— begin —
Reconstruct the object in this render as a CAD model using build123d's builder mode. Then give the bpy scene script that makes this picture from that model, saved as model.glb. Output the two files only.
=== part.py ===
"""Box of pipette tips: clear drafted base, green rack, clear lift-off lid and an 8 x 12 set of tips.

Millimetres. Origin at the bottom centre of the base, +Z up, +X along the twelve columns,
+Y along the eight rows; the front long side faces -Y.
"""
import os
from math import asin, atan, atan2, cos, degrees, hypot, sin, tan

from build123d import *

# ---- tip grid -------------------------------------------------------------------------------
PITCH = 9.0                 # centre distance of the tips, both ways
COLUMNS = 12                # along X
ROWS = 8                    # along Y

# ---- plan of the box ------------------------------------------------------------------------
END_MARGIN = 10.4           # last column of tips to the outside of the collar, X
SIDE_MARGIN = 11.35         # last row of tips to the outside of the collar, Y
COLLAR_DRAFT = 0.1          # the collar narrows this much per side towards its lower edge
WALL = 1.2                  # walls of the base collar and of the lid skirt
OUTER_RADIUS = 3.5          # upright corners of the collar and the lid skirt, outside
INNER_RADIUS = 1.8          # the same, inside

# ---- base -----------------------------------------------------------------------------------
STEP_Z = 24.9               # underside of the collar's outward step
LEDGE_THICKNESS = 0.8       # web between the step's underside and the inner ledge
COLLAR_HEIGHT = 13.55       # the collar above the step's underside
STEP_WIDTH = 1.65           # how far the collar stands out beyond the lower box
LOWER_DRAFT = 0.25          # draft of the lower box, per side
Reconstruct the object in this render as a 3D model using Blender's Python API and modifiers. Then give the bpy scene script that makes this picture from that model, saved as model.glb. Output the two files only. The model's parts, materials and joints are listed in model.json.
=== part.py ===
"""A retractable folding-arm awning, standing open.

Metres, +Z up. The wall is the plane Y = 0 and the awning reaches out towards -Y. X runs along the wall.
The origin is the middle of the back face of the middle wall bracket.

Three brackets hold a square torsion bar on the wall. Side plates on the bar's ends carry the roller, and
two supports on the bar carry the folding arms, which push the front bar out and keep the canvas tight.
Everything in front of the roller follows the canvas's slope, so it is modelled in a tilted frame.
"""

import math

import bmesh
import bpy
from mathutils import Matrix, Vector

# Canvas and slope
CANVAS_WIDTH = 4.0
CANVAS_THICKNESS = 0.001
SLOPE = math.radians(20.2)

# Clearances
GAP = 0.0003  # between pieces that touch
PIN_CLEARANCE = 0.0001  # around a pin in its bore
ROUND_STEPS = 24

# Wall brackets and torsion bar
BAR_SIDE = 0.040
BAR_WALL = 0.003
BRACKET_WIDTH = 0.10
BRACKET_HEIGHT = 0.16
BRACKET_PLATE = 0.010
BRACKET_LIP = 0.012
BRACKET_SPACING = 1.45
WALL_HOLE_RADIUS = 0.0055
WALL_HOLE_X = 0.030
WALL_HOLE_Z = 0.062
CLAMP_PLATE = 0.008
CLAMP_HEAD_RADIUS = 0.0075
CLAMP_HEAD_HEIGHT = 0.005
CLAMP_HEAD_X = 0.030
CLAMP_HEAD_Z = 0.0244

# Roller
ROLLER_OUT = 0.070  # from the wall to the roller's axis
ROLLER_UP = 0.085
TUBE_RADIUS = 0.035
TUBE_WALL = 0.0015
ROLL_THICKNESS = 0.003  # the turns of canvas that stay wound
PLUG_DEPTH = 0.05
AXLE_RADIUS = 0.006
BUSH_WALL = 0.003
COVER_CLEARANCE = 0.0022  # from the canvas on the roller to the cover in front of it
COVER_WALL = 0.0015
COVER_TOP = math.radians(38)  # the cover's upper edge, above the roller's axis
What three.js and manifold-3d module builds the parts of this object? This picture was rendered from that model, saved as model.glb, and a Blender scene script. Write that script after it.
— end —
> _Aim_
Please copy only these lines, exactly: the first line of the records through the line containing "LOWER_DRAFT = 0.25", ends included.

> _Answer_
Reconstruct the object in this render as a CAD model using build123d's builder mode. Then give the bpy scene script that makes this picture from that model, saved as model.glb. Output the two files only.
=== part.py ===
"""Box of pipette tips: clear drafted base, green rack, clear lift-off lid and an 8 x 12 set of tips.

Millimetres. Origin at the bottom centre of the base, +Z up, +X along the twelve columns,
+Y along the eight rows; the front long side faces -Y.
"""
import os
from math import asin, atan, atan2, cos, degrees, hypot, sin, tan

from build123d import *

# ---- tip grid -------------------------------------------------------------------------------
PITCH = 9.0                 # centre distance of the tips, both ways
COLUMNS = 12                # along X
ROWS = 8                    # along Y

# ---- plan of the box ------------------------------------------------------------------------
END_MARGIN = 10.4           # last column of tips to the outside of the collar, X
SIDE_MARGIN = 11.35         # last row of tips to the outside of the collar, Y
COLLAR_DRAFT = 0.1          # the collar narrows this much per side towards its lower edge
WALL = 1.2                  # walls of the base collar and of the lid skirt
OUTER_RADIUS = 3.5          # upright corners of the collar and the lid skirt, outside
INNER_RADIUS = 1.8          # the same, inside

# ---- base -----------------------------------------------------------------------------------
STEP_Z = 24.9               # underside of the collar's outward step
LEDGE_THICKNESS = 0.8       # web between the step's underside and the inner ledge
COLLAR_HEIGHT = 13.55       # the collar above the step's underside
STEP_WIDTH = 1.65           # how far the collar stands out beyond the lower box
LOWER_DRAFT = 0.25          # draft of the lower box, per side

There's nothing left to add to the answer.